Well, engineering-wise it can be done, price-wise is the issue. Doors made of aluminum are lightweight and the roll-up design can probably still use a single motor, you would sacrifice insulation but who cares about the temp in the garage unless you are using for something other than your cars/junk.

Aesthetically it would probably not be ideal, but then you can keep a plane in your garage. :)

Ideal would be a 4-car wide garage with 2 double doors (like this house in Irvine):

streetview

Is that a 4CWG home or an attached SFR?

 
B2FiNiTY said:
Wow. I?m drooling.  That soccer field to the left kinda sucks though.

That's actually Springbrook Elementary's open field. You can spin it as a gigantic side yard.

I'm not sure if the owner added on to the left side of the house to make that a 2-car instead of a 1-car garage. I've been watching it for years hoping it would go on the market so I could at least tour it.
 
momopi said:
There's an old townhome construction in Fullerton that had 4 car garages (2x2 tandem).

The location is not in the ideal location above Malvern street in Fullerton.
 
There were new townhomes in yorba linda with 2x2 tandem in 2013 when we were looking. Nice floorplans too but the neighborhood overall felt too tight.
 
irvinehomeowner said:
B2FiNiTY said:
Wow.
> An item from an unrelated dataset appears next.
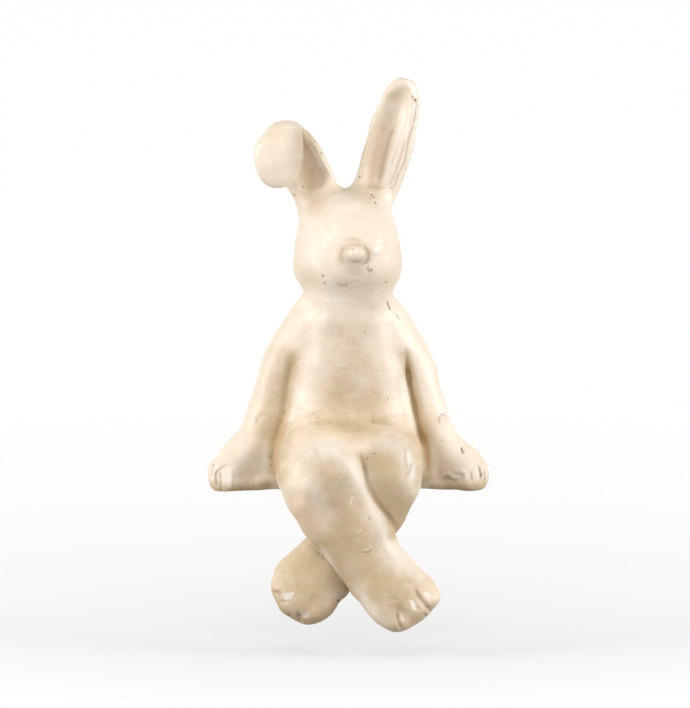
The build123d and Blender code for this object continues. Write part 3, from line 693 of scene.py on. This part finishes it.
def relax(points, links, rounds=2, forth=0.5, back=-0.52):
    """Smooths points along their links without shrinking them."""
    counts = np.bincount(links.ravel(), minlength=len(points)).astype(float)
    for step in range(rounds * 2):
        total = np.empty_like(points)
        for axis in range(3):
            total[:, axis] = np.bincount(links[:, 0], points[links[:, 1], axis], len(points))
            total[:, axis] += np.bincount(links[:, 1], points[links[:, 0], axis], len(points))
        share = forth if step % 2 == 0 else back
        points = points + share * (total / counts[:, None] - points)
    return points


def corner_normals(points, faces):
    """Smooth outward directions at the corners of quads."""
    across = points[faces[:, 2]] - points[faces[:, 0]]
    up = points[faces[:, 3]] - points[faces[:, 1]]
    face = np.cross(across, up)
    out = np.zeros_like(points)
    for corner in range(4):
        for axis in range(3):
            out[:, axis] += np.bincount(faces[:, corner], face[:, axis], len(points))
    return out / np.maximum(np.linalg.norm(out, axis=1, keepdims=True), 1e-12)


skin, quads, links = outer_shell(*surface())
skin = relax(skin, links)
normals = corner_normals(skin, quads)
if np.sum(normals[:, 2] * skin[:, 2]) < 0:
    quads = quads[:, ::-1]
    normals = -normals

# Each quad belongs to the section that is nearest to it, and each corner to one of those
names = list(SOFTEN)
label = np.argmin([sample(*blocks[name], skin[quads].mean(1)) for name in names], axis=0)
owner = np.zeros(len(skin), int)
owner[quads] = label[:, None]


def hollowness(size):
    """How hollow, or with a minus how proud, the form is around each corner."""
    coarse = 2 * VOXEL
    clipped = np.clip(field[::2, ::2, ::2], -HOLLOW_LIMIT, HOLLOW_LIMIT)
    spread = soften(clipped, size, coarse, shrink=True)
    return -sample(spread, low / 2, skin, coarse, 0.0) / size


hollows = {title: hollowness(size) for title, size in HOLLOW_SIZES.items()}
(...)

I?m drooling.  That soccer field to the left kinda sucks though.

That's actually Springbrook Elementary's open field. You can spin it as a gigantic side yard.

I'm not sure if the owner added on to the left side of the house to make that a 2-car instead of a 1-car garage. I've been watching it for years hoping it would go on the market so I could at least tour it.

So the owner extended the garage? How did you know?

For me, I would rather have more living space than somewhere for cars or junks. I would have turned one of the garage spaces into game room or something.